O desempenho de uma companhia está intimamente ligado à personalidade e aos valores de quem está no alto. E a personalidade e os valores da pessoa no alto determinam o tom da cultura.


Cofundador da Costco, Sinegal esteve à frente da companhia entre 1983 e sua aposentadoria em janeiro de 2012. Ele acreditava em uma cultura equilibrada, uma cultura na qual a prioridade era a atenção para com o pessoal. Sinegal sabia que se a companhia tratasse seus empregados como membros da família, eles retribuiriam com confiança e lealdade. Ele rejeitava a ideia popular de que para ter sucesso no varejo, especialmente no setor de armazenagem, as companhias precisam manter salários baixos e reduzir ao máximo os benefícios dos colaboradores.
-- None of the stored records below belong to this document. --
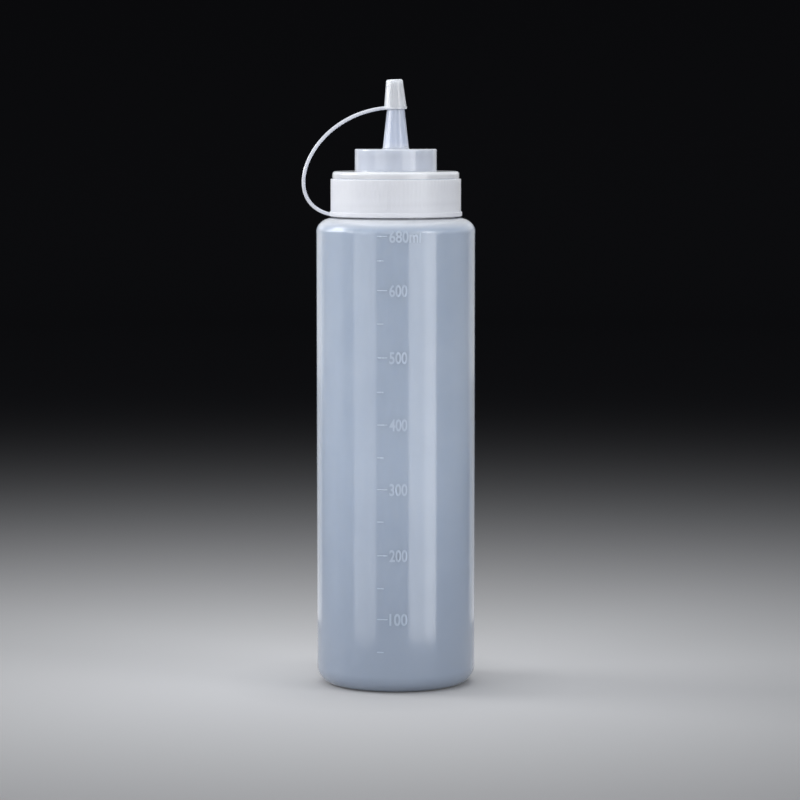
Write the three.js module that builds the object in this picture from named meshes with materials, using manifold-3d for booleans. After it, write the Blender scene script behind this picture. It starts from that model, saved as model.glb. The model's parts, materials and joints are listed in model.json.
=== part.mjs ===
// A tall condiment squeeze bottle: a blown bottle with a threaded neck, and a screw lid whose
// pouring nozzle is closed by a small tip cap on a moulded strap.
// Millimetres, Z up. The bottle stands on z = 0 round the Z axis, and the strap lies toward -X.

import * as THREE from 'three';
import { mergeVertices } from 'three/addons/utils/BufferGeometryUtils.js';
import Module from 'manifold-3d';

const wasm = await Module();
wasm.setup();

// Facets: sides of the pieces round the bottle and round the nozzle, steps in a quarter arc,
// in a turn of thread and along one strap link.
const bottleSides = 56;
const nozzleSides = 28;
const arcSteps = 5;
const threadSteps = 25;
const linkSteps = 5;

// Fits that several pieces share.
const seatGap = 0.3;
const threadPlay = 0.35;
const joinDepth = 0.4;

// Bottle: a straight wall between a rounded heel and a rounded shoulder.
const bodyRadius = 35;
const bodyWall = 1.3;
const heelRadius = 7.9;
const restRingWidth = 3.1;
const panelRampWidth = 3;
const panelRise = 1;
const wallTop = 200;
const shoulderRise = 6.2;
const shelfWidth = 1.8;

// Neck, with the bead that its mould leaves at the foot.
const neckRadius = 25.2;
const neckWall = 1.5;
const neckHeight = 17.5;
const beadWidth = 0.7;
const beadHeight = 1.6;

// One thread form, raised on the neck and inside the lid.
const threadPitch = 4.23;
const threadDepth = 1.2;
const threadRootHeight = 1.9;
const threadCrestHeight = 0.9;
const threadTurns = 1.5;
const threadFadeTurns = 0.12;
const threadStart = 6.5;
const threadStartAngle = 0.05;

// Seal ring, held between the bottle's mouth and the underside of the lid.
const sealThickness = 1;
const sealWidth = 3.4;

// Lid: a foot flange, a ribbed skirt, a smooth rim, a deck and a hollow turret. The rim's wall
// lies round the thread, the skirt stands out from the rim, and the flange from the skirt.
const footGap = 1;
const flangeStep = 0.3;
const flangeHeight = 1.6;
const skirtStep = 0.91;
const ribCount = 96;
const ribDepth = 0.3;
const lidWall = 1.19;
const rimHeight = 3.3;
const rimRound = 1.3;
const deckThickness = 1.2;
const turretRadius = 18.07;
const turretHeight = 9.8;
const turretWall = 1.3;
const turretRound = 0.6;

// Nozzle: a hollow cone on the turret, open at the tip.
const nozzleHeight = 26.1;
const nozzleBaseRadius = 6;
const nozzleTipRadius = 3.05;
const boreBaseRadius = 4.6;
const boreTipRadius = 1.5;

// Tip cap, which sits over the upper part of the nozzle, with room above its tip.
const capReach = 8.2;
const capTipRoom = 2.9;
const capTopThickness = 1.5;
const capMouthWall = 0.673;
const capTopWall = 0.828;
const capRound = 1.2;
const capLipWidth = 0.28;
const capLipHeight = 1;

// Strap between the lid's flange and the cap's lip. It bows out toward -X along one smooth
// curve, which leaves the flange and meets the lip at these angles from level, and these
// lengths pull the curve out at its two ends.
const strapThickness = 1.6;
const strapWidth = 2.6;
const strapLeaveAngle = THREE.MathUtils.degToRad(12);
const strapMeetAngle = THREE.MathUtils.degToRad(5.5);
const strapLeavePull = 24.3;
const strapMeetPull = 33.9;
const strapRootLength = 3.2;
const strapLugLength = 3;
const linkCount = 5;
const linkEndGap = 0.25;

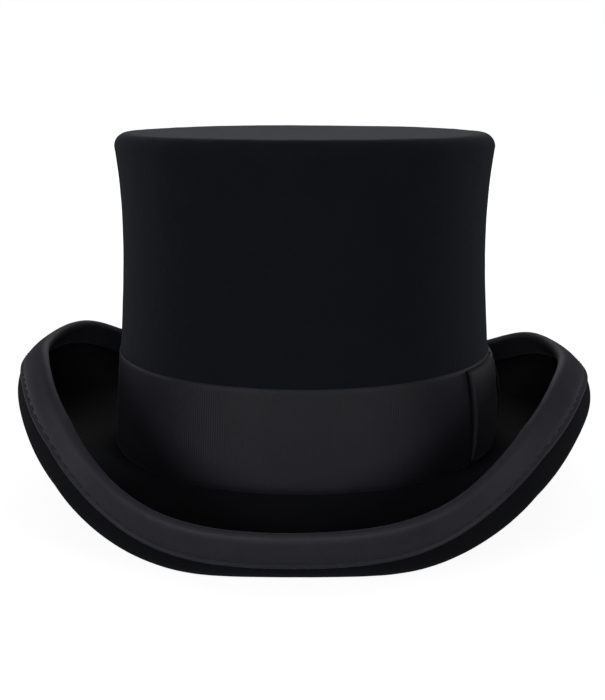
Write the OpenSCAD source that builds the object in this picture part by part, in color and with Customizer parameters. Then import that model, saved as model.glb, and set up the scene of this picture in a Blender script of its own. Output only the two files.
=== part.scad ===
// Black wool-felt top hat with a waisted crown and a rolled, ribbon-bound brim.
// The origin is the middle of the head opening, on the line where crown and brim meet.
// +Z is up, the front of the hat is towards -Y, and the bow is towards +X.

/* [Head oval] */
// Half width of the crown's foot
oval_a = 87; // [82:0.5:92]
// Distance from the middle to the centre of the oval's front arc and of its back arc
end_shift = 28.5; // [25.5:1.5:31.5]

/* [Crown] */
// Height of the crown above the brim
crown_h = 140.5; // [120:0.5:160]
// Inward pull of the crown's wall in its lower third
lower_pull = 1.5; // [0:0.5:6]
// Inward pull of the crown's wall in its upper third, which makes the waist
upper_pull = 9; // [4:0.5:14]
// How much narrower each side of the tip is than the foot
tip_pull = 0.1; // [0:0.1:4]
// Radius of the tip's rounded edge
tip_round = 6; // [4:0.5:8]
// Thickness of the crown's felt
crown_t = 2.5; // [2:0.1:3]

/* [Brim] */
// Thickness of the brim's felt
brim_t = 3; // [2.5:0.1:3.5]
// Straight run from the head line at the front, then 30, 60 and 90 degrees round
brim_run = [34.5, 25, 29.5, 28];
// Slope of that run at the same four places
brim_slope = [-24.5, -32.5, 12, 17];
// Radius of the roll at the same four places
roll_r = [19.5, 16, 15, 17];
// Slope at the end of the roll at the same four places
roll_end = [70, 97, 140, 150];
// Straight lip past the roll at the same four places
lip = [4.5, 8.5, 4, 1.2];
// Missing run on the bow's side and extra run on the other side
run_bias = 1.6; // [0:0.1:3]
// Missing roll radius on the bow's side and extra radius on the other side
radius_bias = 1.2; // [0:0.1:2]
// Extra roll on the bow's side and missing roll on the other side
roll_bias = 3; // [0:0.5:5]
// How many degrees less the run rises on the bow's side
bow_side_drop = 3.4; // [0:0.1:6]
// How much run the bow's side has beyond that
bow_side_run = 3.9; // [0:0.1:6]
// Height of the brim's upstand inside the crown
upstand_h = 10; // [6:0.5:14]
// Thickness of the upstand, pared thin
upstand_t = 1.5; // [1:0.1:2]

/* [Ribbons] */
// Height of the band
band_h = 43; // [30:0.5:50]
// Thickness of the band's ribbon
band_t = 0.5; // [0.4:0.1:1.2]
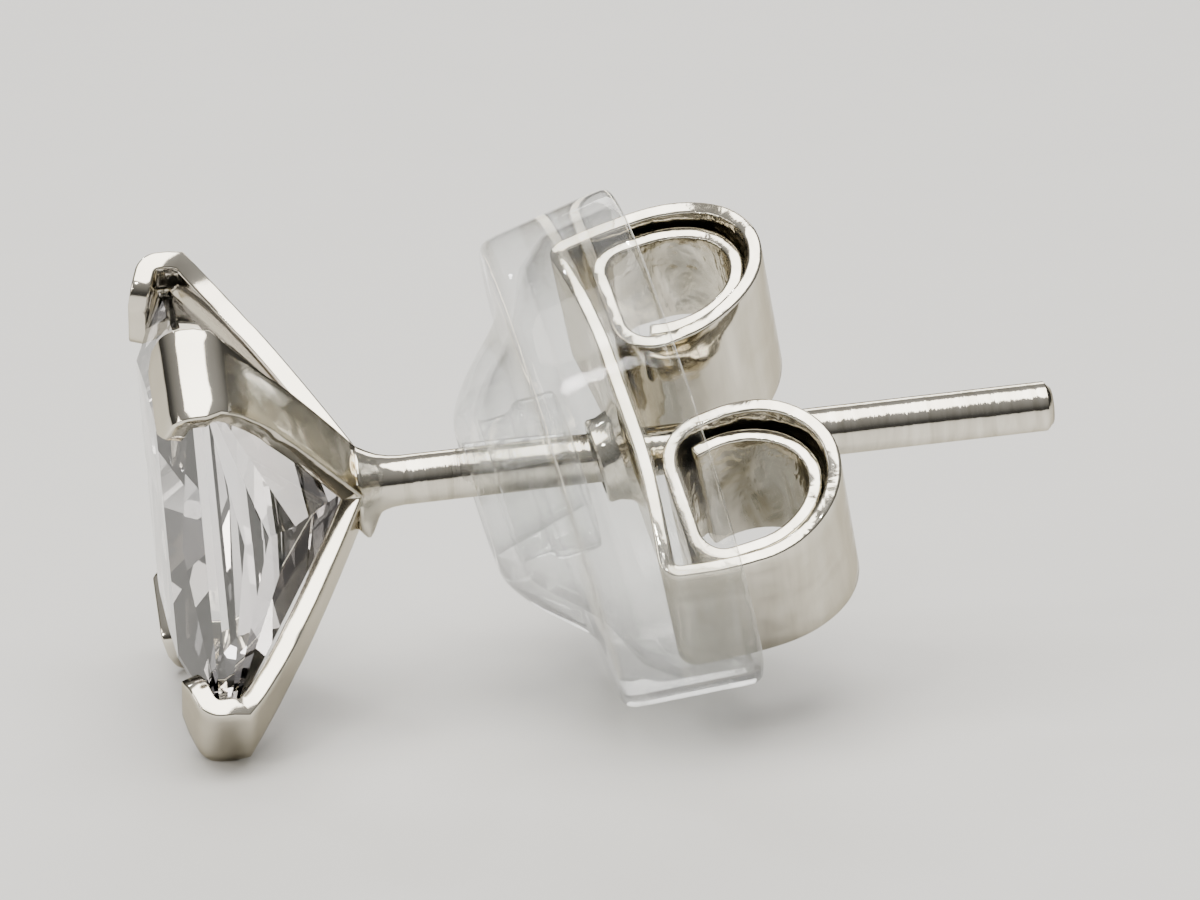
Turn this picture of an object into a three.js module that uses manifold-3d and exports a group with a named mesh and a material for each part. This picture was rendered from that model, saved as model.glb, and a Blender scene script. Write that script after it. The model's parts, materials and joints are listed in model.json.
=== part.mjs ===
// A stud earring: a square stone held at its corners by four folded straps on a straight post,
// and a butterfly clutch with a clear disc that slides on the post.
// Millimetres. Each piece is made on the stud's own axis, with +Z out of the stone's table and the post
// along -Z. The whole stud then lies on a table, on its two lower corners and the rim of the clear disc.
import * as THREE from "three";
import { mergeVertices } from "three/addons/utils/BufferGeometryUtils.js";
import Module from "manifold-3d";

const wasm = await Module();
wasm.setup();

// ---- Driving dimensions -------------------------------------------------------------------------

const STONE = {
  half: 2.45, // half the side of the square girdle
  girdle: 0.12, // thickness of the upright band between crown and pavilion
  table: 0.46, // height of the table above the girdle's upper edge, which is z = 0
  cornerReach: 3.4, // axis to the blunted corner
};
// Every crown and pavilion facet runs through a corner of the girdle. Slope is its lean from the girdle
// plane, and swing how far its pair turns away from the side's middle, both in degrees.
const CROWN_TIERS = [
  { slope: 38, swing: 0 },
  { slope: 30, swing: 3 },
  { slope: 22, swing: 45 },
];
const PAVILION_TIERS = [
  { slope: 64, swing: 0 },
  { slope: 54.5, swing: 2.3 },
  { slope: 46.6, swing: 6.7 },
  { slope: 33, swing: 26 },
];
const STONE_GAP = 0.04; // room between the stone and the metal that grips it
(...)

Sua atitude de priorizar as pessoas foi a base de uma cultura que permite que as substâncias químicas sociais atuem da maneira como deveriam atuar. E isso, por sua vez, faz com que a confiança e a cooperação se desenvolvam. Os funcionários são elogiados quando encontram soluções e formas melhores de fazer as coisas. Cuidam uns dos outros, em vez de competir entre si.


Os clientes nunca vão amar uma empresa se antes os funcionários não a amarem. Só quando uma massa crítica de colaboradores sente que seus líderes estão trabalhando para ajudá-los a se defender de perigos externos é que a empresa pode chamar os clientes para dentro do círculo. Geralmente, as pessoas nos extremos, a infantaria, por assim dizer, são as mais vulneráveis aos perigos externos. São também aquelas que normalmente mantêm mais contatos com clientes e consumidores. Caso se sintam protegidos, vão fazer o que puderem para atendê-los bem sem medo de repercussões por parte dos líderes da companhia.


É fato que o lucro é a meta de qualquer negócio, mas sugerir que é a principal responsabilidade de um negócio é um equívoco. Os líderes das companhias que veem o lucro como combustível para suas culturas é que vão sobreviver a seus concorrentes viciados em dopamina e encharcados de cortisol.